= REQUIRED TASK =
The required output is the line that contains "points = [vertex.co" plus every line after it in the listing below, copied exactly as it appears.

= RECORDED DATA =
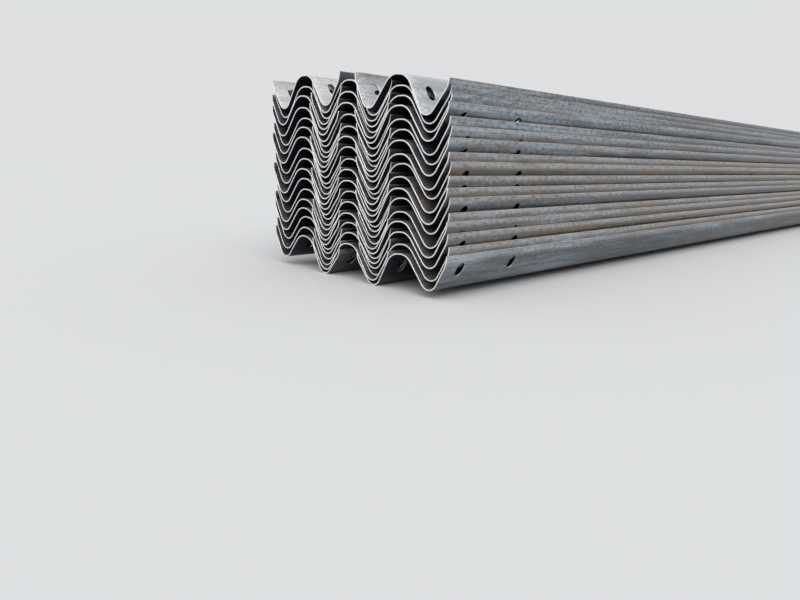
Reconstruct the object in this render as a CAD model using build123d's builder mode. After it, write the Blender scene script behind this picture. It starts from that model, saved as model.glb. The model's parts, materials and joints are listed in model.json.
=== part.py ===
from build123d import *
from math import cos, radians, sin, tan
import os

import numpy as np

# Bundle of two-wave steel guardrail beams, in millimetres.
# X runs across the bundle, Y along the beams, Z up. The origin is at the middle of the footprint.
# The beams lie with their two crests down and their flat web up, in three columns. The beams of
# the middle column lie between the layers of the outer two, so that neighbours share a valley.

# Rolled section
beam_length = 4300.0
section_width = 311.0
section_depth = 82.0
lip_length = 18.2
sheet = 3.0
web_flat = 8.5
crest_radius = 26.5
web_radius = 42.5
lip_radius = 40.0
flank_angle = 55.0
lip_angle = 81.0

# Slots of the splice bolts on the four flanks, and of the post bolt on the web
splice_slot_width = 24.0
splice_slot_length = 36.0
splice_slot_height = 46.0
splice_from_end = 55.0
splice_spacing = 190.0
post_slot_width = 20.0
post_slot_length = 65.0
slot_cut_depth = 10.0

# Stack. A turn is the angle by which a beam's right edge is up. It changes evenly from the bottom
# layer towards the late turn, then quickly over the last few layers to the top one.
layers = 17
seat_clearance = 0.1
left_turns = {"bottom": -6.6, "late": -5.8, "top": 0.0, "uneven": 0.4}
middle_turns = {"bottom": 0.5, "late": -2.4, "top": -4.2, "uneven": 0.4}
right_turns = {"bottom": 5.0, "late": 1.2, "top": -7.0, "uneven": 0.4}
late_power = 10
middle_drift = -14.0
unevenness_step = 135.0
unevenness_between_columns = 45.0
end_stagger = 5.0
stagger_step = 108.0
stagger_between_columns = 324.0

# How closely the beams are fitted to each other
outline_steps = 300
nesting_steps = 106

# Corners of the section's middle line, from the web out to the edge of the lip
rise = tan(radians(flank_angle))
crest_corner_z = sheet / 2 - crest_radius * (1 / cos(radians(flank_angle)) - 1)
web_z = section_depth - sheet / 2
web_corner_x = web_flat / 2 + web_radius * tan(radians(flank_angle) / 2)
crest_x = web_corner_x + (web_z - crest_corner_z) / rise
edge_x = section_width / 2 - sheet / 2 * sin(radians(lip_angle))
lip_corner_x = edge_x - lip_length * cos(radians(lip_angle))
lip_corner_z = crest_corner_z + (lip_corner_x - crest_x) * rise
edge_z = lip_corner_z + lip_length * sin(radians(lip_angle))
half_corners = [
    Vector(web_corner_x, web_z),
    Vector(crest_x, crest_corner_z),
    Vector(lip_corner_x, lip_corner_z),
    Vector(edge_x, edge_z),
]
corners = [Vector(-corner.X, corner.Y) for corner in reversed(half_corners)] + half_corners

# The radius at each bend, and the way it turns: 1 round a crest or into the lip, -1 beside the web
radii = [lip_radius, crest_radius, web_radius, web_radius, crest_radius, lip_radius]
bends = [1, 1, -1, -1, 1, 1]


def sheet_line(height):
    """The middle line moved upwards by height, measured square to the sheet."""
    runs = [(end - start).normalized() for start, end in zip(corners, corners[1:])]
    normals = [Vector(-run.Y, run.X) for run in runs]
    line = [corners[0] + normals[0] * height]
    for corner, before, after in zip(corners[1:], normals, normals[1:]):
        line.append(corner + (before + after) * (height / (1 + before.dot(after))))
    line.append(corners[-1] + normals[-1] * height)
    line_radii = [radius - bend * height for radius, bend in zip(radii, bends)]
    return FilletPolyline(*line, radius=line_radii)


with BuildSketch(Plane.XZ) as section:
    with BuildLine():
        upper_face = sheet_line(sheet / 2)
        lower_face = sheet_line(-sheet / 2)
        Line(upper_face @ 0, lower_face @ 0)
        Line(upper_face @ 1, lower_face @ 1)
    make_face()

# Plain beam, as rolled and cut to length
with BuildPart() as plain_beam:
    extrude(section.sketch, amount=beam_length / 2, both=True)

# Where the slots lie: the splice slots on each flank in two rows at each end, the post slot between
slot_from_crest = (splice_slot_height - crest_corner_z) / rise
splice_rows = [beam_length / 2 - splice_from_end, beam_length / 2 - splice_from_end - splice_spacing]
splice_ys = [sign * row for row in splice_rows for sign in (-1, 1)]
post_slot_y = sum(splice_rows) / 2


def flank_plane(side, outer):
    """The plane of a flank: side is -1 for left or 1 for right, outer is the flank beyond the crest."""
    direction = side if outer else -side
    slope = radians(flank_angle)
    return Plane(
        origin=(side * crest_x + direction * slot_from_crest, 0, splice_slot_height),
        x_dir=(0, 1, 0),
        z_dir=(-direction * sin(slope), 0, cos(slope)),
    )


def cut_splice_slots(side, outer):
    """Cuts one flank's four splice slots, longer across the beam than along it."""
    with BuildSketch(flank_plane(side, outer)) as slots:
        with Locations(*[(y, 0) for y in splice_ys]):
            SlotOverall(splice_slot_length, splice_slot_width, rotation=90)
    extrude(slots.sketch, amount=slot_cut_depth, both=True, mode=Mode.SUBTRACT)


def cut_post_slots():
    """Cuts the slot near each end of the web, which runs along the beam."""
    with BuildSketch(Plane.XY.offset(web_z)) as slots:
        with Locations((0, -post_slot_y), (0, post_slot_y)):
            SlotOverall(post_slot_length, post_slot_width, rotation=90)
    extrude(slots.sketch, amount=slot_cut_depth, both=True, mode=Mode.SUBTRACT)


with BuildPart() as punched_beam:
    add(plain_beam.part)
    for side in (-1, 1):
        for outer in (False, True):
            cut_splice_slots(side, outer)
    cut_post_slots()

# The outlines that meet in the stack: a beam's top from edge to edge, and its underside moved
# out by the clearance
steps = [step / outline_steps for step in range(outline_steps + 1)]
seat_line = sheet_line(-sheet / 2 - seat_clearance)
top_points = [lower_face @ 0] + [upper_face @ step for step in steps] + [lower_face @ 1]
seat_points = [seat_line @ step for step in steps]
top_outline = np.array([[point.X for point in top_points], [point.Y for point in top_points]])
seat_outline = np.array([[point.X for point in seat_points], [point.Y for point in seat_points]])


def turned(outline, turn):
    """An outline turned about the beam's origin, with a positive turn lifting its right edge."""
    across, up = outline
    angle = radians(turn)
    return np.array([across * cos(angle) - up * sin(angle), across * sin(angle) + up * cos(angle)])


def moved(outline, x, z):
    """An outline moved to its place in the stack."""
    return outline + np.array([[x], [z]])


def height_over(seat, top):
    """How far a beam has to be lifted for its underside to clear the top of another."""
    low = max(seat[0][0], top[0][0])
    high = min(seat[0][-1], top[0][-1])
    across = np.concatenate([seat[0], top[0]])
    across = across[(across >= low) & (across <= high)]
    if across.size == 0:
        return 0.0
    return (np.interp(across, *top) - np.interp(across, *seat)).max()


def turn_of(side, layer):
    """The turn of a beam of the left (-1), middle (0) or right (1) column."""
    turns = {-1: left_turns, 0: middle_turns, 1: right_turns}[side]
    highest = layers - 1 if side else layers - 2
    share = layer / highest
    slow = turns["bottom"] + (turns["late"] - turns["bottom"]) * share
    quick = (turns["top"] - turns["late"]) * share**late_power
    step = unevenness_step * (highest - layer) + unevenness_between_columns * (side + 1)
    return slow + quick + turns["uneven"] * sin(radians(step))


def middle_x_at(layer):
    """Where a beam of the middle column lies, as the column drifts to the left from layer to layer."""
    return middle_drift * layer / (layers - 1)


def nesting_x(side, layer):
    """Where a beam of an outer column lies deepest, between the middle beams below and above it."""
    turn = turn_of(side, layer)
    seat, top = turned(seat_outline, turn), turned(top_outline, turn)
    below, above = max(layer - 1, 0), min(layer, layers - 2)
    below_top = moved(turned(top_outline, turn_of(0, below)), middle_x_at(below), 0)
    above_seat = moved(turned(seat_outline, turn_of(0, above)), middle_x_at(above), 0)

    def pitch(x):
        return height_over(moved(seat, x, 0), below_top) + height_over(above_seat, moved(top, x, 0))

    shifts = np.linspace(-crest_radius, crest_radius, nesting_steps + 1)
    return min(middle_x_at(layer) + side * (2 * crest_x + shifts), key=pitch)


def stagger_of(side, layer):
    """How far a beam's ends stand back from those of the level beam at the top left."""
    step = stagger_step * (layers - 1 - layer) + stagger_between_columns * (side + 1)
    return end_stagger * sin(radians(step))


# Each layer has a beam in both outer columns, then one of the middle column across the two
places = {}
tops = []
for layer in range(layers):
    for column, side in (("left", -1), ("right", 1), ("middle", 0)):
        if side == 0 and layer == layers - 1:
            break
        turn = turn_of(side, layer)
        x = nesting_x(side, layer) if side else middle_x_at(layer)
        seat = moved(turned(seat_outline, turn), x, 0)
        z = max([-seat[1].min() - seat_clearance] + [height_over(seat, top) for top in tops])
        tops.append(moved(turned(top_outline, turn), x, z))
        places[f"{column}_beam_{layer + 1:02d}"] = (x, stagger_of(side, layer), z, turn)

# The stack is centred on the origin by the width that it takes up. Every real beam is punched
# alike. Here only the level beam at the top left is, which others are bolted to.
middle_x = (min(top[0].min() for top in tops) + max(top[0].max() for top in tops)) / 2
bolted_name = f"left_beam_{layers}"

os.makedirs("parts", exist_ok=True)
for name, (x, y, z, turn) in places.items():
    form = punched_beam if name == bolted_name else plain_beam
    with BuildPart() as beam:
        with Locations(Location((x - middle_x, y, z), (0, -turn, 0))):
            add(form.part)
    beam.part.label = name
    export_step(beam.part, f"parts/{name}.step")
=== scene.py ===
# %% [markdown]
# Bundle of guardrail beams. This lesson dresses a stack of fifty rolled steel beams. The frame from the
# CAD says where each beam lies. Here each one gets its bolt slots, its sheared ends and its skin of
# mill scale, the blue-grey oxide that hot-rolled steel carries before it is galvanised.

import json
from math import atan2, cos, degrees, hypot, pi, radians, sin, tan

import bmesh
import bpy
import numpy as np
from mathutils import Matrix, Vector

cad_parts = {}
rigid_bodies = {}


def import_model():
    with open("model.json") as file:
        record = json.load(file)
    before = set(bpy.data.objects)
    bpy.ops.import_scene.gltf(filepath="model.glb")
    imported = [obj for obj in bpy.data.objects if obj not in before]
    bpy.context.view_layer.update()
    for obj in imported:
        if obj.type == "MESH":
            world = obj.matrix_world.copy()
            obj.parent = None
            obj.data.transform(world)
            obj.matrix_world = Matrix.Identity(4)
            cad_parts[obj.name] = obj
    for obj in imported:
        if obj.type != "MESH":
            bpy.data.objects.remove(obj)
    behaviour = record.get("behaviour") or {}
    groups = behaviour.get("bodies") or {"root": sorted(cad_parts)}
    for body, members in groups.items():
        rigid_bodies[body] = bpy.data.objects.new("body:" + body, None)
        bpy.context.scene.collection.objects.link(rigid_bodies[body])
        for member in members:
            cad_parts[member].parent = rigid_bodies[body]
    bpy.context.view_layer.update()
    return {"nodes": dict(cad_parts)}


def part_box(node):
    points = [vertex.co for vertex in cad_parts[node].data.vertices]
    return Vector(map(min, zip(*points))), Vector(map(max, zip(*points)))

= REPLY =
    points = [vertex.co for vertex in cad_parts[node].data.vertices]
    return Vector(map(min, zip(*points))), Vector(map(max, zip(*points)))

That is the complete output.